The fixed remuneration must reflect the responsibilities of the executive corporate officer, his/her level of experience and skills.
It has remained stable for several years and may be reexamined at the time of their reappointment. It serves as a basis to determine the maximum percentage of the target annual variable remuneration.
The target annual variable remuneration represents 113% of the fixed compensation.
The annual variable remuneration may exceed 113% of the fixed compensation and represent up to a maximum of 130.4% in the event of outperformance. Outperformance is assessed on a criterion-by-criterion basis.
The aim is not to encourage inappropriate and excessive risk taking. For this purpose, the annual variable remuneration remains reasonable in comparison with the fixed portion.
The variable remuneration is designed to align the executive corporate officer's remuneration with the Group's annual performance and to promote the implementation of its strategy year after year.
The variable remuneration is based on precise performance appraisal criteria determined at the beginning of the year by the Board of Directors.
These criteria are financial, non-financial and qualitative.
The financial and non-financial criteria are simple and quantifiable. They represent a predominant portion of the annual variable remuneration. A limit is set on the qualitative portion.
The weighting of each of the criteria and the objectives to be met are set at the beginning of the year in question and communicated to the executive corporate officer.

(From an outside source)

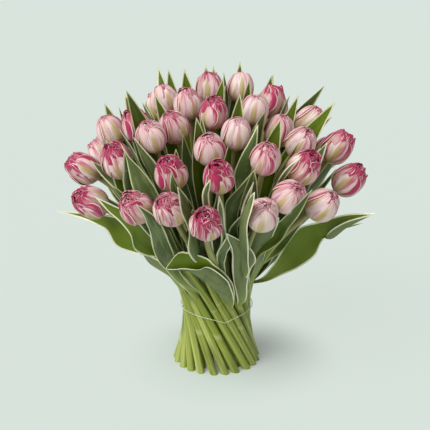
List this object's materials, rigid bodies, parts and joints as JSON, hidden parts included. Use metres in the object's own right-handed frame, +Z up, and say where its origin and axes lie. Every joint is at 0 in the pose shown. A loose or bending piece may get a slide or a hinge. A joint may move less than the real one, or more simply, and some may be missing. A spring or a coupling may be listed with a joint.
{
  "type": "hand-tied bunch of double tulips",
  "caption": "Hand-tied spiral bunch of double tulips with cream and crimson flamed blooms and pale-edged leaves, standing on its own cut stem ends.",
  "frame": {"origin": "on the surface that the cut ends stand on, under the middle of the bunch's outer box", "axes": "+Z up along the bunch, -Y towards the front of the bunch as pictured, +X to its right"},
  "size_m": [0.3828, 0.3754, 0.3803],
  "materials": {
    "petals": "soft satin petals, cream flamed with rose and crimson",
    "leaves": "waxy blue-green leaves with cream margins on yellow-green stems",
    "tie_cord": "thin clear cord"
  },
  "bodies": {
    "root": {"bloom_01": "petals", "bloom_02": "petals", "bloom_03": "petals", "bloom_04": "petals", "bloom_05": "petals", "bloom_06": "petals", "bloom_07": "petals", "bloom_08": "petals", "bloom_09": "petals", "bloom_10": "petals", "bloom_11": "petals", "bloom_12": "petals", "bloom_13": "petals", "bloom_14": "petals", "bloom_15": "petals", "bloom_16": "petals", "bloom_17": "petals", "bloom_18": "petals", "bloom_19": "petals", "bloom_20": "petals", "bloom_21": "petals", "bloom_22": "petals", "bloom_23": "petals", "bloom_24": "petals", "bloom_25": "petals", "bloom_26": "petals", "bloom_27": "petals", "bloom_28": "petals", "bloom_29": "petals", "bloom_30": "petals", "bloom_31": "petals", "bloom_32": "petals", "bloom_33": "petals", "bloom_34": "petals", "bloom_35": "petals", "bloom_36": "petals", "bloom_37": "petals", "bloom_38": "petals", "bloom_39": "petals", "bloom_40": "petals", "bloom_41": "petals", "bloom_42": "petals", "rim_stems_1": "leaves", "rim_stems_2": "leaves", "rim_stems_3": "leaves", "rim_stems_4": "leaves", "rim_stems_5": "leaves", "rim_stems_6": "leaves", "rim_stems_7": "leaves", "core_stems_1": "leaves", "core_stems_2": "leaves", "core_stems_3": "leaves", "core_stems_4": "leaves", "core_stems_5": "leaves", "core_stems_6": "leaves", "core_stems_7": "leaves", "tie": "tie_cord"}
  },
  "joints": []
}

This diagram presents the details of the weighting of annual variable remuneration criteria, in the form of a donut chart.
60% Financial criteria:
40% Non-financial and qualitative criteria:
The quantifiable, financial (60%) and non-financial (25%) criteria account for 85% of annual variable remuneration.
These objectives represent 60% of the annual variable remuneration and are directly correlated with the Company's performance indicators:
Minimum values (floors) have been set for each criterion, and if performance is below the floors no amounts are due. This ensures that underperformance is penalised at least as harshly as outperformance is rewarded, with no possibility of offsetting between criteria.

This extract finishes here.